"Now, I have found that I cannot predict the stock market except over very long periods. I cannot tell you when the housing bubble will burst – only that it will burst. I cannot tell you when the dollar will stop rallying – only that it will stop. So I cannot tell you anything that, in a few minutes, will tell you how to be rich. But I can tell you how to feel rich, which is far better, let me tell you firsthand, than being rich.
Be grateful." Ben Stein 6.5.05
The art of appreciating and expressing our true gratitude for what others do and what we have achieved seems to be waning. Especially in times like these, there is a perceived necessity to become more selfish and less concerned about others. Gratitude for our declining share of we want can seem misplaced when our unrealistic goals are not being met.
When I was working at Big Brothers Big Sisters, we started an event called the Big Thank You. It is an event where all of the little brothers and sisters write a note of appreciation to their mentors. These notes are published and delivered at an event celebrating the mentorships. While the event is focused on teaching the mentees gratitude, the mentors seem to get the most out of it. Not just because they are thanked officially, but because they are reminded of what this relationship has done for them to become better parents, managers, and friends through mentoring. Almost every mentor I have ever encountered has said that they got more out of the relationship than the targeted mentee. Saying thank you always benefits both.
There is ample scientific and empirical data to suggest that re-committing ourselves to the gratitude attitude will only yield dividends. A longitudinal study conducted by researchers at UC Davis and the University of Miami called aptly, the Research Project on Gratitude and Thankfulness has recorded many insightful findings:
- People who record gratitude lists enjoy more success.

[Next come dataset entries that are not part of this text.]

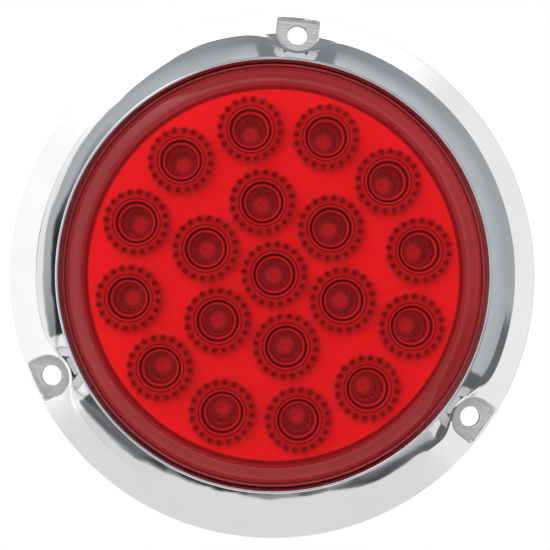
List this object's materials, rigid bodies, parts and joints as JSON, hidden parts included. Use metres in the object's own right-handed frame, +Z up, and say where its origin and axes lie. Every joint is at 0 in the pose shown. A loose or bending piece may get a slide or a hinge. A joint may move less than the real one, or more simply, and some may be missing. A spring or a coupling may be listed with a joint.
{
  "type": "trailer tail light",
  "caption": "Round red LED stop, turn and tail lamp that pulls out of a chrome surface-mount flange with three recessed screw holes and a rear plug socket.",
  "frame": {"origin": "centre of the three-screw circle on the mounting plane, where the gasket meets the panel", "axes": "+Z up with one screw hole at the top, the lens faces -Y, +Y runs back into the vehicle"},
  "size_m": [0.1396, 0.0435, 0.1396],
  "materials": {
    "chrome_plate": "polished chrome plate",
    "foam_rubber": "closed-cell foam, matt",
    "black_rubber": "moulded rubber, satin",
    "red_lens": "clear red polycarbonate, gloss",
    "reflector": "white reflector, satin gloss",
    "optic_red": "clear moulded optic, gloss",
    "led_resin": "LED resin, gloss",
    "board_laminate": "white solder mask",
    "zinc_steel": "zinc-plated steel",
    "ceramic_black": "moulded component body",
    "can_aluminium": "drawn can, satin",
    "solder": "solder, satin",
    "brass_pin": "turned brass, satin",
    "epoxy": "potting epoxy",
    "vent_white": "porous breather plug",
    "black_housing": "moulded ABS, fine texture"
  },
  "bodies": {
    "flange": {"chrome_flange": "chrome_plate", "flange_gasket": "foam_rubber", "seat_ring": "black_rubber"},
    "lamp": {"lens": "red_lens", "lens_seal_ring": "black_rubber", "reflector_plate": "reflector", "optics_outer": "optic_red", "optics_inner": "optic_red", "optic_centre": "optic_red", "leds_outer": "led_resin", "leds_inner": "led_resin", "led_centre": "led_resin", "led_board": "board_laminate", "board_screws": "zinc_steel", "led_resistors": "ceramic_black", "blocking_diodes": "ceramic_black", "surge_suppressor": "ceramic_black", "smoothing_capacitor": "can_aluminium", "current_regulators": "ceramic_black", "solder_joints": "solder", "terminal_ground": "brass_pin", "terminal_tail": "brass_pin", "terminal_stop_turn": "brass_pin", "terminal_seal": "epoxy", "vent_plug": "vent_white", "housing_o_ring": "black_rubber", "rear_housing": "black_housing"}
  },
  "joints": [
    {"name": "lamp_pull_out", "type": "slide", "parent": "flange", "child": "lamp", "axis": [0, -1, 0], "range_m": [0, 0.05]}
  ]
}
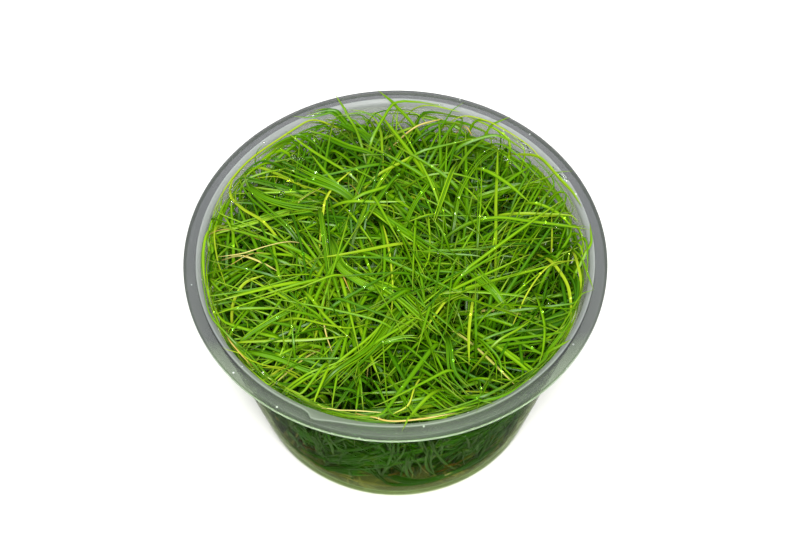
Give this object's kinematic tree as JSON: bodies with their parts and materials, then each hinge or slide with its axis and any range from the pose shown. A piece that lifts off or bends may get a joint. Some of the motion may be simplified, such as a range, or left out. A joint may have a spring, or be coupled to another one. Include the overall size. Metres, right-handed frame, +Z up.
{
  "type": "potted dwarf hairgrass in a culture cup",
  "caption": "Dense clump of dwarf hairgrass, an aquarium carpet plant, growing on nutrient jelly in an open translucent flanged culture cup.",
  "frame": {"origin": "middle of the cup's foot, on the surface that the cup stands on", "axes": "+Z up through the cup's mouth, -Y towards the side that the picture shows in front, +X to the right there"},
  "size_m": [0.101, 0.101, 0.0619],
  "materials": {
    "translucent_plastic": "translucent natural polypropylene, thin walled, softly glossy, greyish, lightly scuffed",
    "nutrient_jelly": "clear wet nutrient jelly, olive tinted by roots and old leaf bases",
    "grass": "fresh glossy bright green grass blades, darker in the depth, with a few yellow and straw ones"
  },
  "bodies": {
    "root": {"cup": "translucent_plastic", "culture_gel": "nutrient_jelly", "tuft_01": "grass", "tuft_02": "grass", "tuft_03": "grass", "tuft_04": "grass", "tuft_05": "grass", "tuft_06": "grass", "tuft_07": "grass", "tuft_08": "grass", "tuft_09": "grass", "tuft_10": "grass", "tuft_11": "grass", "tuft_12": "grass", "tuft_13": "grass", "tuft_14": "grass", "tuft_15": "grass", "tuft_16": "grass", "tuft_17": "grass", "tuft_18": "grass", "tuft_19": "grass"}
  },
  "joints": []
}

- Grateful people report higher levels of positive emotions, life satisfaction, vitality, optimism and lower levels of depression and stress. They are rated as more generous and more helpful by people in their social networks.
- People with a strong disposition toward gratitude have the capacity to be empathic and to take the perspective of others.
- Grateful individuals place less importance on material goods; they are less likely to judge their own and others success in terms of possessions
Take a few moments and make deposits into your Thank Bank:
- Think about your blessings this year, even amongst your hardships. Things that you feel fortunate to have and to have experienced. Write down three of them. Read them and appreciate your gifts.
- Think of people who continue to be there for you and have provided you with support, moral and financial. People whose friendship, love and care make a difference in your life. Write down their names. Tell these people what they mean to you.
- Think of people in your life whose lessons and teachings continue to make a difference in your life today. People who mentored you. These may be folks you have not contacted for years, but every so often you think about them . Write down three of their names. Reach out to them, make a call, e-mail them and express your gratitude.
- Think about the things you have accomplished so far this year. Things you know made a difference in your life and in the life of others. Things that may not have been recognized or earned you distinction, but in your heart these things mattered. Write down three. Remember what you do is important and valuable.
By pausing and reflecting for a few moments you will see that the glass is not half empty. But the glass itself is more beautiful than you recall and it is filled with so much good that we have taken for granted or forgotten. And by connecting and re-connecting with people you care about and expressing your gratitude, you will be inject that warm feeling for them you have into their hearts. Gratitude is one of those gifts that benefits us all.
As our turkey dinners are being prepared and families and friends gather for our annual tradition, lets take inventory of the cornucopia of things for which we are grateful. And then, express in our own way, to ourselves and to our unique human support networks–Thank you!
Got this message a couple of days ago from a reader:
I have been following your blog and have been floored with the great take-aways you have been sharing with everyone. I firmly believe the knowledge you are sharing is game-changing, if applied. Again, thank you for sharing your knowledge and please keep up the good work! Aden
I am truly grateful that anyone reads my stuff. 🙂 Nothing is more powerful than getting a message that affirms you or your actions.